● **Records shown**
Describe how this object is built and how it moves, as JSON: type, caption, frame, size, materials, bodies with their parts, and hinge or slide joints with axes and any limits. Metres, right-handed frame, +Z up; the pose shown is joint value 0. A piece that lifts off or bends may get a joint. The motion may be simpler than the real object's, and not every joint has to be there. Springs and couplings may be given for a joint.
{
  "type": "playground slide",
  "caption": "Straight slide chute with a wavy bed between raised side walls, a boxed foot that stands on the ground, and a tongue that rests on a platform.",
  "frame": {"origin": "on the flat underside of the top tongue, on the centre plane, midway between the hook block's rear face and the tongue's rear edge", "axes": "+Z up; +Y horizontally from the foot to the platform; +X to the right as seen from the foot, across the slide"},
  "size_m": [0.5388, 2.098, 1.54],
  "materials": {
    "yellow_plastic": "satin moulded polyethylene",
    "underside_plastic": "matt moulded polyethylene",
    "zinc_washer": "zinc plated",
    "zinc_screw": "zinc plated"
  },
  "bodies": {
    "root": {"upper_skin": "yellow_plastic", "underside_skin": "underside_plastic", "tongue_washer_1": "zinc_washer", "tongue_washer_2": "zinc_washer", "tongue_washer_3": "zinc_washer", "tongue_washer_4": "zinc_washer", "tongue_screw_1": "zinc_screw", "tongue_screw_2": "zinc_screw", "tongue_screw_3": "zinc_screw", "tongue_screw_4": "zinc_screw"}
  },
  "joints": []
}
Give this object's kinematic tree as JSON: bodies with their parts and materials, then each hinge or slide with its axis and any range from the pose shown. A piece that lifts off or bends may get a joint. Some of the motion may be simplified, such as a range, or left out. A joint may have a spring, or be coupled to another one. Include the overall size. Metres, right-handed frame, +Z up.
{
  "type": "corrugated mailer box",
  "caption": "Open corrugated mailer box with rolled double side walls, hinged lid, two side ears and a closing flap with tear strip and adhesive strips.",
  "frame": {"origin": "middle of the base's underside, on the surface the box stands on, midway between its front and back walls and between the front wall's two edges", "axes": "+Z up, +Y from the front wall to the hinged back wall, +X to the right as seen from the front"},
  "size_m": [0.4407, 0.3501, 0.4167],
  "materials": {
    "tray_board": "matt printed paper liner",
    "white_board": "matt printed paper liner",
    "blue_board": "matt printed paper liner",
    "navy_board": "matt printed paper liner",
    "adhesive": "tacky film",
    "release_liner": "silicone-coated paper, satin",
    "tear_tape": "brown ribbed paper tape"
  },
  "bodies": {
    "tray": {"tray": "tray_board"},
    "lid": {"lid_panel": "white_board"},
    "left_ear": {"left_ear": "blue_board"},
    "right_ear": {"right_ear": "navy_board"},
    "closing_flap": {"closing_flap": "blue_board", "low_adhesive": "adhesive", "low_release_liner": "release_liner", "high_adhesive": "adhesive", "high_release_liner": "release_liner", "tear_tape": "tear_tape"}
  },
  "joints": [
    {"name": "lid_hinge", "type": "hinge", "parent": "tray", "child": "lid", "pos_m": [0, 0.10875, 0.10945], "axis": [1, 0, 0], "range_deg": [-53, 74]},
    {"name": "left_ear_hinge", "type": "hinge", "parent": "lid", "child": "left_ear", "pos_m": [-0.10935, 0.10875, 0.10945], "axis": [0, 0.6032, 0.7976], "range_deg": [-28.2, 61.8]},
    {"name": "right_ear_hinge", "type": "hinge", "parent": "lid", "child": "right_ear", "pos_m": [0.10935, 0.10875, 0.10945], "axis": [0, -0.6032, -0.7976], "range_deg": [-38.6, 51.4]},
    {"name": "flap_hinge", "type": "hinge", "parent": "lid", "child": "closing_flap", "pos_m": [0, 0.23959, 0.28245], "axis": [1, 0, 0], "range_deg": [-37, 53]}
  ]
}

● **The task**
Repeat the data above, word for word.

● **Exercise output**
Describe how this object is built and how it moves, as JSON: type, caption, frame, size, materials, bodies with their parts, and hinge or slide joints with axes and any limits. Metres, right-handed frame, +Z up; the pose shown is joint value 0. A piece that lifts off or bends may get a joint. The motion may be simpler than the real object's, and not every joint has to be there. Springs and couplings may be given for a joint.
{
  "type": "playground slide",
  "caption": "Straight slide chute with a wavy bed between raised side walls, a boxed foot that stands on the ground, and a tongue that rests on a platform.",
  "frame": {"origin": "on the flat underside of the top tongue, on the centre plane, midway between the hook block's rear face and the tongue's rear edge", "axes": "+Z up; +Y horizontally from the foot to the platform; +X to the right as seen from the foot, across the slide"},
  "size_m": [0.5388, 2.098, 1.54],
  "materials": {
    "yellow_plastic": "satin moulded polyethylene",
    "underside_plastic": "matt moulded polyethylene",
    "zinc_washer": "zinc plated",
    "zinc_screw": "zinc plated"
  },
  "bodies": {
    "root": {"upper_skin": "yellow_plastic", "underside_skin": "underside_plastic", "tongue_washer_1": "zinc_washer", "tongue_washer_2": "zinc_washer", "tongue_washer_3": "zinc_washer", "tongue_washer_4": "zinc_washer", "tongue_screw_1": "zinc_screw", "tongue_screw_2": "zinc_screw", "tongue_screw_3": "zinc_screw", "tongue_screw_4": "zinc_screw"}
  },
  "joints": []
}
Give this object's kinematic tree as JSON: bodies with their parts and materials, then each hinge or slide with its axis and any range from the pose shown. A piece that lifts off or bends may get a joint. Some of the motion may be simplified, such as a range, or left out. A joint may have a spring, or be coupled to another one. Include the overall size. Metres, right-handed frame, +Z up.
{
  "type": "corrugated mailer box",
  "caption": "Open corrugated mailer box with rolled double side walls, hinged lid, two side ears and a closing flap with tear strip and adhesive strips.",
  "frame": {"origin": "middle of the base's underside, on the surface the box stands on, midway between its front and back walls and between the front wall's two edges", "axes": "+Z up, +Y from the front wall to the hinged back wall, +X to the right as seen from the front"},
  "size_m": [0.4407, 0.3501, 0.4167],
  "materials": {
    "tray_board": "matt printed paper liner",
    "white_board": "matt printed paper liner",
    "blue_board": "matt printed paper liner",
    "navy_board": "matt printed paper liner",
    "adhesive": "tacky film",
    "release_liner": "silicone-coated paper, satin",
    "tear_tape": "brown ribbed paper tape"
  },
  "bodies": {
    "tray": {"tray": "tray_board"},
    "lid": {"lid_panel": "white_board"},
    "left_ear": {"left_ear": "blue_board"},
    "right_ear": {"right_ear": "navy_board"},
    "closing_flap": {"closing_flap": "blue_board", "low_adhesive": "adhesive", "low_release_liner": "release_liner", "high_adhesive": "adhesive", "high_release_liner": "release_liner", "tear_tape": "tear_tape"}
  },
  "joints": [
    {"name": "lid_hinge", "type": "hinge", "parent": "tray", "child": "lid", "pos_m": [0, 0.10875, 0.10945], "axis": [1, 0, 0], "range_deg": [-53, 74]},
    {"name": "left_ear_hinge", "type": "hinge", "parent": "lid", "child": "left_ear", "pos_m": [-0.10935, 0.10875, 0.10945], "axis": [0, 0.6032, 0.7976], "range_deg": [-28.2, 61.8]},
    {"name": "right_ear_hinge", "type": "hinge", "parent": "lid", "child": "right_ear", "pos_m": [0.10935, 0.10875, 0.10945], "axis": [0, -0.6032, -0.7976], "range_deg": [-38.6, 51.4]},
    {"name": "flap_hinge", "type": "hinge", "parent": "lid", "child": "closing_flap", "pos_m": [0, 0.23959, 0.28245], "axis": [1, 0, 0], "range_deg": [-37, 53]}
  ]
}